Sample Aircraft Purchase Agreements
How Assets America® Can Help
Assets America® can arrange financing for the purchase, lease, and sale leaseback of aircraft starting at $10 million and above. We can also help in the actual brokerage of the sale as well; we can help find and located and negotiate the transaction from beginning to end.
Frequently Asked Questions
What can happen without a good aircraft purchase and sale agreement?
All heck can break loose without a proper purchase and sale agreement, especially once a dispute arises. Without the agreement, the parties may disagree on who pays for what, and what the buyer will receive from the seller.

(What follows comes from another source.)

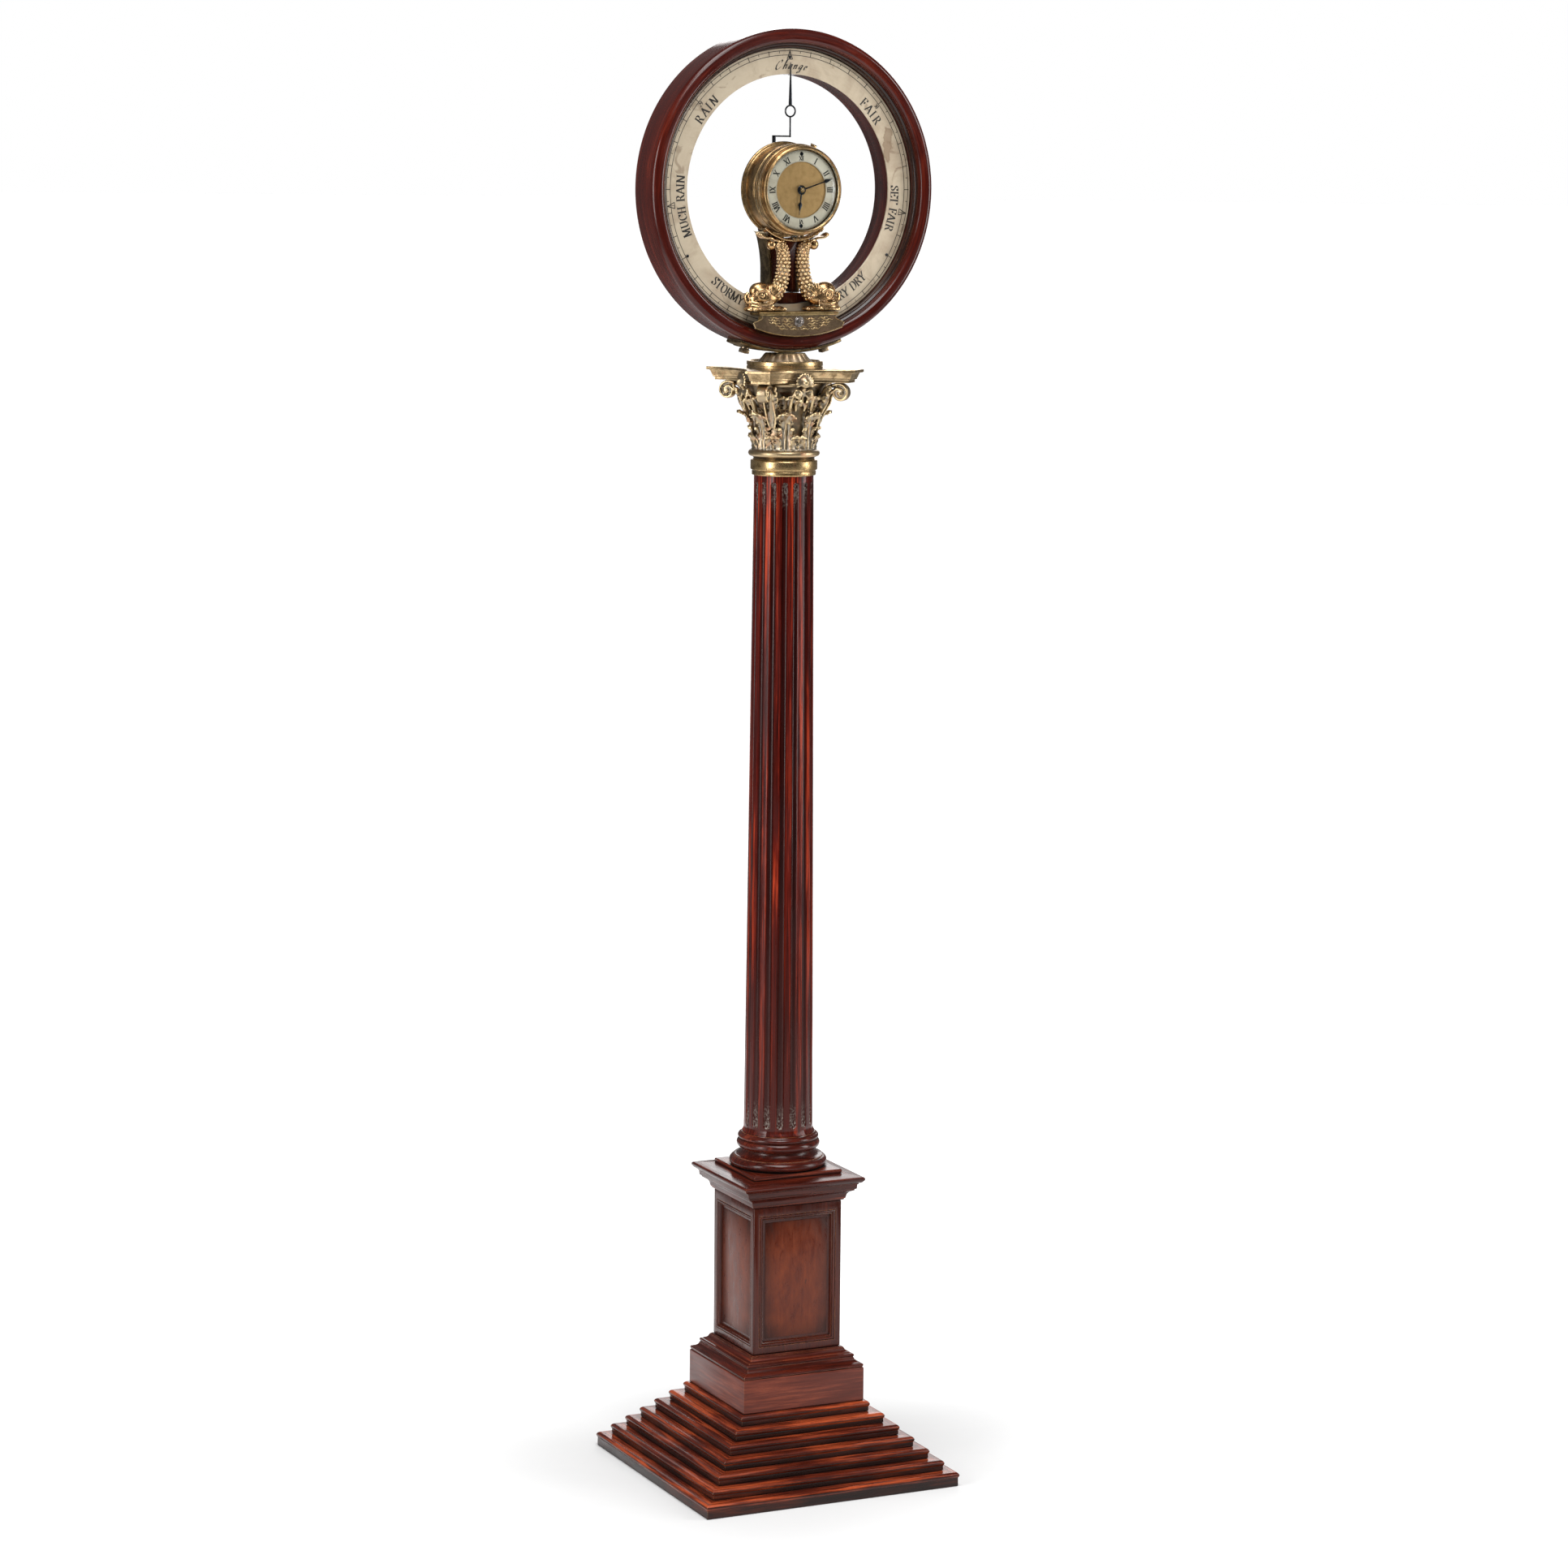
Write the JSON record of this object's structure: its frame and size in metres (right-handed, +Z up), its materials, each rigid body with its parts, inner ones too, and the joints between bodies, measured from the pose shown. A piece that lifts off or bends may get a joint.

Are aircraft “hiding” on the U.S. Registry?
Newspapers have reported that Russian oligarchs who purchased aircraft were hiding their purchases. They did so by using straw owners on the U.S. Registry. This practice raises questions of taxation and national security.
Do I need a lawyer for an aircraft purchase agreement?
While legally it is not mandated to have an attorney, it is absolutely advisable to use one! Trying to close such a complex transaction without an attorney would be risky, unless the seller is a trusted friend or relative, and even then, you should always use an attorney. Many things can go wrong with an aircraft purchase-sale that you can avoid with a proper APA.
What is an LOI?
An LOI is a letter of intent. You use it to specify the overall outline parameters of a deal. Later on, you use the LOI as the starting point for drafting the aircraft purchase agreement.